There are also contested custody matters. How would the new law affect parents in those cases? Other than letting Mom know that, all things being equal, Dad would be entitled to more time with the kids than under existing law, I don’t see what would change. Would the law make parents more adversarial? Less? I don’t see the argument for either position.
And of course, since the only thing that would have changed is the percentage of time fathers would spend with their kids, the notion that judges would lose discretion is just flat wrong. The bill was identical to existing law that Dittberner and the other divorce lawyers in the state pronounce themselves perfectly happy with except for that 10%.
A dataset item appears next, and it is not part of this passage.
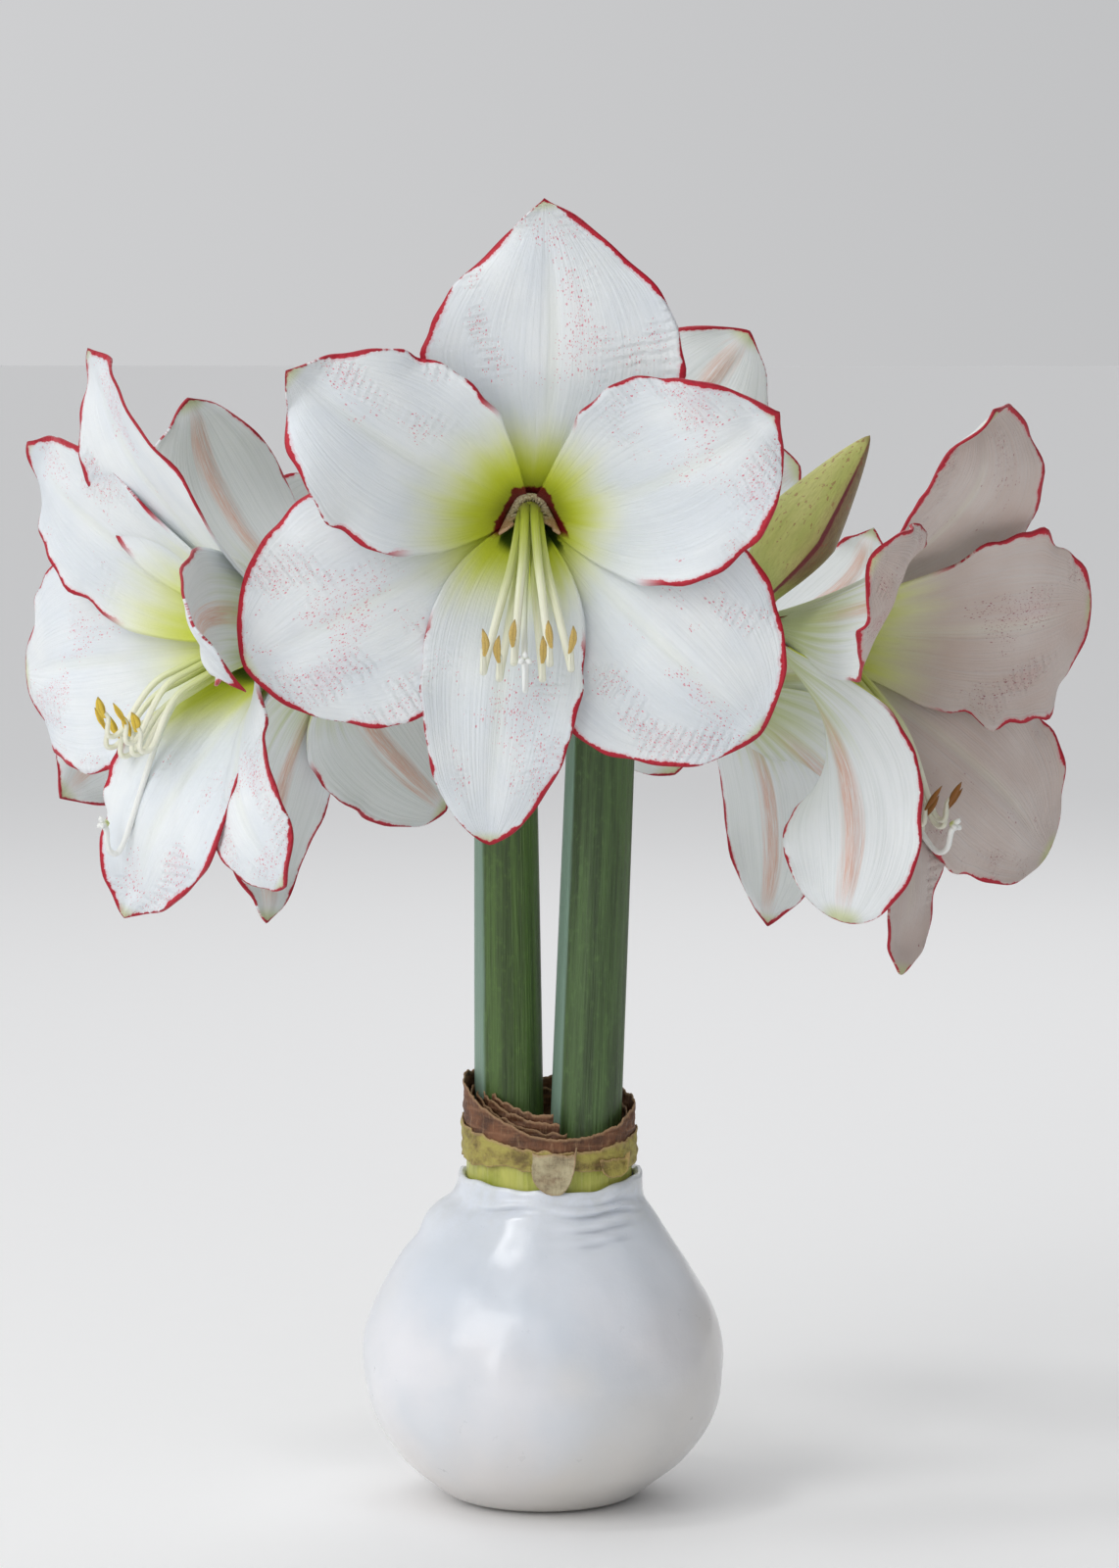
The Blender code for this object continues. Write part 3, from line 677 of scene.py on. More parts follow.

Then of course there’s the domestic violence industry that burned the midnight oil opposing the bill. Why? Well, their stated reasons don’t add up. The idea that giving fathers and children 10% more time with each other than they have now would put children at risk of harm is again just flat wrong. As large amounts of data show, mothers commit about twice as much child abuse and neglect in this country as do fathers. That information comes from the Department of Health and Human Services Administration for Children and Families. It gathers data from state child welfare agencies every year, and every year those data show mothers doing about 40% of the child abuse and neglect and fathers a bit less than 20%.
But of course facts aren’t the point here. The point is power. Those opposed to fathers’ rights have always wanted Mom in control of the children and Dad in the position of payer. If they had any principled reasons for opposing fathers’ rights to children and children’s rights to fathers, they’d have mentioned them by now, but they haven’t. What they have done is recyled long-discredited notions about domestic violence and frankly false claims about bills like the Minnesota one.
And since the point is power, I may as well say again that now is the time for fathers’ rights advocates to exert ours. Several of the articles about Dayton’s veto had photos of fathers picketing the governor’s office. Protest is fine. So is all the excellent work done by Molly Olson and the Center for Parental Responsibility whose tireless work almost made this bill reality.
But here’s the deal: fathers’ rights advocates have had right on our side from the beginning. Honesty, decency, gender equality and social science all demand that fathers and mothers be equal in family court and that children have the greatest possible relationship with each post-divorce. But despite decades of trying, it never happens. And there’s a reason it never happens; the powers that be have no fear of fathers’ power. The simple fact is that we come to elected officials hat in hand. We come with plenty of good, sound arguments, but we’re essentially asking office holders to listen to the better angels of their nature, to vote for the right and decent thing. My guess is that most of them would like to do that, but most elected officials need to see not only the right of voting a certain way, but also the electoral wisdom of doing so. That is, they balance the votes they’re likely to lose against the ones they’re likely to win and act accordingly.
And to date, every one of those people knows full well that, right as fathers’ advoactes may be, they have nothing to fear from them. They know to a certainty that fathers will be content to once again ask nicely next year and once again be told “no.” And when they’re told “no,” there will be small protests by fathers and outrage in the blogosphere, but nothing else.
It’s time for that to change. It’s time for those who value fathers’ rights to children and children’s rights to fathers to target those who vote the wrong way at the ballot box. It’s time for electoral politics to become coterminus with custody law. Vote the right way on shared parenting and you get my vote. Vote the wrong way and you don’t. Period.
But there’s a lot more to it than that. Those who vote the wrong way need to know why you’re voting against them. Those who vote the right way need to know why you’re on their side. That starts with candidate questionnaires that focus on custody laws. Those will tell you how a candidate says he/she will vote on an issue like shared parenting, but they also do something else. Those questionnaires show the candidate that there are folks out there for whom the issue of child custody matters.
In Minnesota, House and Senate members already have track records on shared parenting. Plenty of them voted against it, and those people should be targeted for defeat in November. Minnesotans should look carefully at each of those officials and figure out which ones are vulnerable. Once a few of those are identified, they should be attacked in every medium for being “anti-family,” “anti-dad,” “anti-child.” Fathers and mothers who have lost children in the existing system should give videotaped testimony none too subtly connecting the official’s vote on shared parenting to the loss of his/her child.
You get the picture. The fact is advocates for fathers and children don’t even need to win those contests. As long as they throw a good scare into some elected officials, it’s all but guaranteed to have a salutary effect on them when it comes time to vote on shared parenting again. Of course if shared parenting advocates actually manage to turn out of office a few people who voted the wrong way, so much the better. The point is that advocates for fathers and children have got to start playing the game. Until they do, they’re just well-intended chumps wondering why elected officials don’t vote our way.
How about it Minnesota? After 13 years are you ready to start winning for a change?